There is an Intricate web of tunnels under Valletta, but very few people know about them, and much fewer have actually seen them. According to research carried out by architect Edward Said, underneath the capital city lies its lifeline -a vast maze of wells and reservoirs, sewers and war shelters.
The history of the maze under Valletta goes back centuries. The importance of an underground water system was recognised when Grand Master La Valette started building the capital. After all, a city without water is vulnerable, especially when the need might arise to close it off in case of attacks.
At the time, building rules stipulated that each house had to have a basement and a reservoir, using the stone dug from beneath. Houses also had to have an underground connection for sewage, with the Knights also building a number of public reservoirs underneath public spaces.
But what really made underground Valletta what it is today was World War II. Said points out that when war broke out there was a rush to excavate air raid shelters. Civil engineers and architects surveyed all the existing underground spaces and connected them. Most of them are stuck in a time warp and going inside shelters is like going back in time.

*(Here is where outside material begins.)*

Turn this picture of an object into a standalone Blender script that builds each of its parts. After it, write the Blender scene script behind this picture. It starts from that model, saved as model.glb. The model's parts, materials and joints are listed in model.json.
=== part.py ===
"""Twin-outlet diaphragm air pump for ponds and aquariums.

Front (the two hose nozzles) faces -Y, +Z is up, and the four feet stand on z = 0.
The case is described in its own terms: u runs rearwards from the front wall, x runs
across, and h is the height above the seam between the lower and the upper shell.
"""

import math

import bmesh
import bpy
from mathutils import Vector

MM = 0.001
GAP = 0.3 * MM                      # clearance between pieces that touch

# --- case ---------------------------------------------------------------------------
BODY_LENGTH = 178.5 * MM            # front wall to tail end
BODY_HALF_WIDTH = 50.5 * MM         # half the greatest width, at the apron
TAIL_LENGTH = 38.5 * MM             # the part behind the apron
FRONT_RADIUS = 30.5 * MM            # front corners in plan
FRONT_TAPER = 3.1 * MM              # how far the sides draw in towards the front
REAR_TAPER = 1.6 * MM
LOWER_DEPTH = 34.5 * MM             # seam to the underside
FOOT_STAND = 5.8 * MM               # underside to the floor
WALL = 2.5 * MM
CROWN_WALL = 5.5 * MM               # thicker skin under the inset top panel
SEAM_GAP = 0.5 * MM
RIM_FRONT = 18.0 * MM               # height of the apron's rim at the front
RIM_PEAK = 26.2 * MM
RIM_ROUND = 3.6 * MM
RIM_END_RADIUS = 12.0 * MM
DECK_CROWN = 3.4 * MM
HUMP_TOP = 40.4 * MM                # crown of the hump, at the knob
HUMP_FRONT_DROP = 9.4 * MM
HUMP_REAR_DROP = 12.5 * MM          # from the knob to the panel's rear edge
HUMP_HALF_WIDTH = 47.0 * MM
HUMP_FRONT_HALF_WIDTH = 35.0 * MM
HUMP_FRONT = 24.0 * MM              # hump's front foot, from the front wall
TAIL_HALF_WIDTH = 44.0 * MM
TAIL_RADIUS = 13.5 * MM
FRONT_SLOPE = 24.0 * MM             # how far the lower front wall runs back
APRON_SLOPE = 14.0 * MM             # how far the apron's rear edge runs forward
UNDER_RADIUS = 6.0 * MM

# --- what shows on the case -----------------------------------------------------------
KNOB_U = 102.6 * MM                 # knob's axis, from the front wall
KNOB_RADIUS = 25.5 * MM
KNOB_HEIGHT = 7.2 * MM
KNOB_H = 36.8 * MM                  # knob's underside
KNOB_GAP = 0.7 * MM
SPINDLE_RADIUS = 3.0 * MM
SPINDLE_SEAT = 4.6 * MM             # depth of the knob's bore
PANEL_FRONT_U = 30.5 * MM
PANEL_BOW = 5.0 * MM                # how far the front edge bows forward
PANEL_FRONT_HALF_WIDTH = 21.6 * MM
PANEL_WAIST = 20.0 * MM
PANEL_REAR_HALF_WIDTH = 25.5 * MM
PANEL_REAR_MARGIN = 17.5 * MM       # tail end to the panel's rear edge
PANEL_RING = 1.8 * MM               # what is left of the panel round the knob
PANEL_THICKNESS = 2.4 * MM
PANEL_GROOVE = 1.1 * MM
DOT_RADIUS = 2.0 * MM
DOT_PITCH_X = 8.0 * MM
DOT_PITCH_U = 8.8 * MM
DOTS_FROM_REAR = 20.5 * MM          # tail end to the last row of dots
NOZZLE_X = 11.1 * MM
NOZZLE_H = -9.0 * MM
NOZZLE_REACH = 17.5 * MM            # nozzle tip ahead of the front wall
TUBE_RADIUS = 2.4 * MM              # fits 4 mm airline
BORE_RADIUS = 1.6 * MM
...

Unfortunately there is no scneduled access to the tunnels, which are the responsibility of the Valletta Rehabilitation Project -and at the moment there are no plans to open them up for the public. However, during the large activities organised in the city, such as Notte Bianca held on October 6, tours of the tunnels are organised. Casa Rocca Piccola in Republic Street offers a glimpse into what lies beneath the city. Its bomb shelter (that also served as a church during World War II) is connected to the city's tunnels and is open to the public.